On an 8-bit system, for example, "int" would typically be two bytes, INT_MAX would be 0x7F:0xFF and -1 would be 0xFF:FF. Addition is performed by adding the two lower bytes, and then adding the two upper bytes with a carry from the lower.

  • Adding 0xFF to 0xFF yields 0xFE and carry but no overflow (carry both into and out of the upper bit).

  • Adding 0x7F to 0xFF yields 0x7E with no carry nor overflow (carry neither into nor out of the upper bit).

Such details typically shouldn't matter to a C programmer, since compilers typically provide no way to access the overflow flag, nor any way of ensuring that calculations are performed in a way that would make the flag meaningful at any particular point in the code. Nonetheless, the C89 rationale notes:

C code can be non-portable.
Although it strove to give programmers the opportunity to write truly portable programs, the C89 Committee did not want to force programmers into writing portably, to preclude the use of C as a “high-level assembler”: the ability to write machine- specific code is one of the strengths of C. It is this principle which largely motivates drawing the distinction between strictly conforming program and conforming program (§4).

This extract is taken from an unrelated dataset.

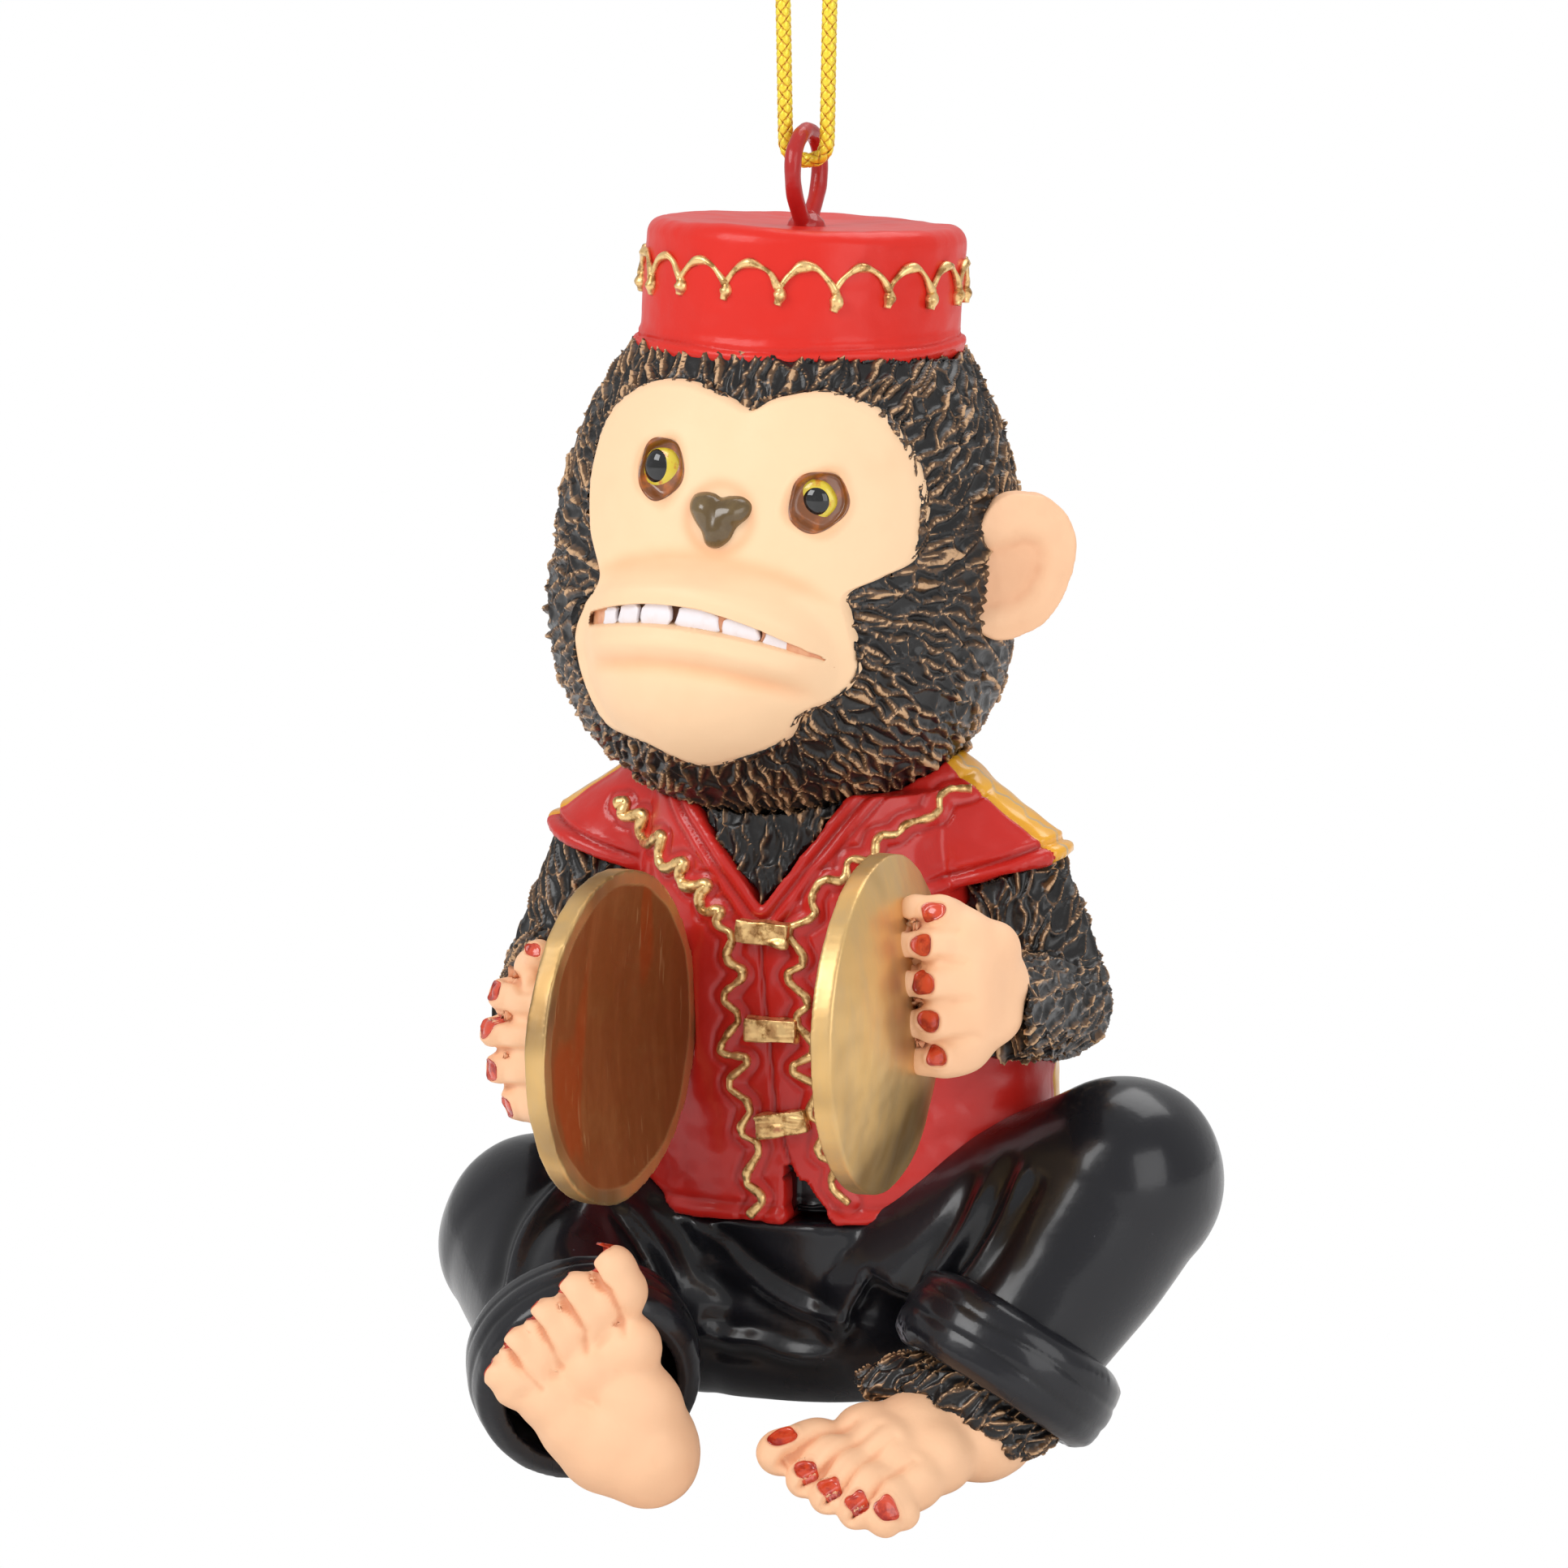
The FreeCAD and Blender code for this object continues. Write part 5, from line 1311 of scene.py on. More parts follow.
# %% Scallops
def repeat_round(name, count, uneven, seed, paint):
    """A node tree that copies a mesh round Z, each copy a little taller or lower."""
    group = bpy.data.node_groups.new(name, "GeometryNodeTree")
    sockets = (
        ("Geometry", "INPUT", "NodeSocketGeometry"),
        ("Count", "INPUT", "NodeSocketInt"),
        ("Uneven", "INPUT", "NodeSocketFloat"),
        ("Seed", "INPUT", "NodeSocketInt"),
        ("Paint", "INPUT", "NodeSocketMaterial"),
        ("Geometry", "OUTPUT", "NodeSocketGeometry"),
    )
    ids = {}
    for label, way, kind in sockets:
        socket = group.interface.new_socket(name=label, in_out=way, socket_type=kind)
        if way == "INPUT":
            ids[label] = socket.identifier
    tree = Tree(group)
    given = tree.make("NodeGroupInput").socket.node
    mesh_in, count_in, uneven_in, seed_in, paint_in = (Signal(tree, socket) for socket in given.outputs[:5])
    spots = tree.make("GeometryNodeMeshLine", None, {"Count": count_in, "Offset": (0, 0, 0)}, "Mesh")
    index = tree.make("GeometryNodeInputIndex")
    rotation = tree.make("ShaderNodeCombineXYZ", None, {"Z": index * (2 * math.pi) / count_in}, "Vector")
    limits = {2: 1 - uneven_in, 3: 1 + uneven_in, "Seed": seed_in}
    stretch = tree.make("FunctionNodeRandomValue", None, limits, 1)
    scale = tree.make("ShaderNodeCombineXYZ", None, {"X": 1, "Y": 1, "Z": stretch}, "Vector")
    placing = {"Points": spots, "Instance": mesh_in, "Rotation": rotation, "Scale": scale}
    copies = tree.make("GeometryNodeInstanceOnPoints", None, placing, "Instances")
    real = tree.make("GeometryNodeRealizeInstances", None, {"Geometry": copies}, "Geometry")
    painted = tree.make("GeometryNodeSetMaterial", None, {"Geometry": real, "Material": paint_in}, "Geometry")
    tree.make("NodeGroupOutput", None, {"Geometry": painted})
    return group, {ids["Count"]: count, ids["Uneven"]: uneven, ids["Seed"]: seed, ids["Paint"]: paint}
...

Note, btw, that the rationale for making small unsigned types promote to signed int strongly implies that authors of the C89 expected that something like the following should be safe on commonplace platforms:

unsigned mul_mod_65536(unsigned short x, unsigned short y)
{ return (x*y) & 0xFFFF; }

Nonetheless, such code may malfunction when processed on commonplace 32-bit platforms when processed by excessively-"clever" optimizing compilers like gcc. There is no reason that machine code generated for such a function should care about whether the value of x*y exceeds INT_MAX, since the upper bits of the result are going to get chopped off and the lower bits would be correct in any case. In some cases, however, if gcc knows e.g. that y will be 65535, it may decide that since x*y "can't" exceed INT_MAX, x "can't" exceed 0x8000. The authors of the Standard may not have wanted to preclude the possibility of C being used as a high-level assembler, but that doesn't meant that compiler writers share such feeling.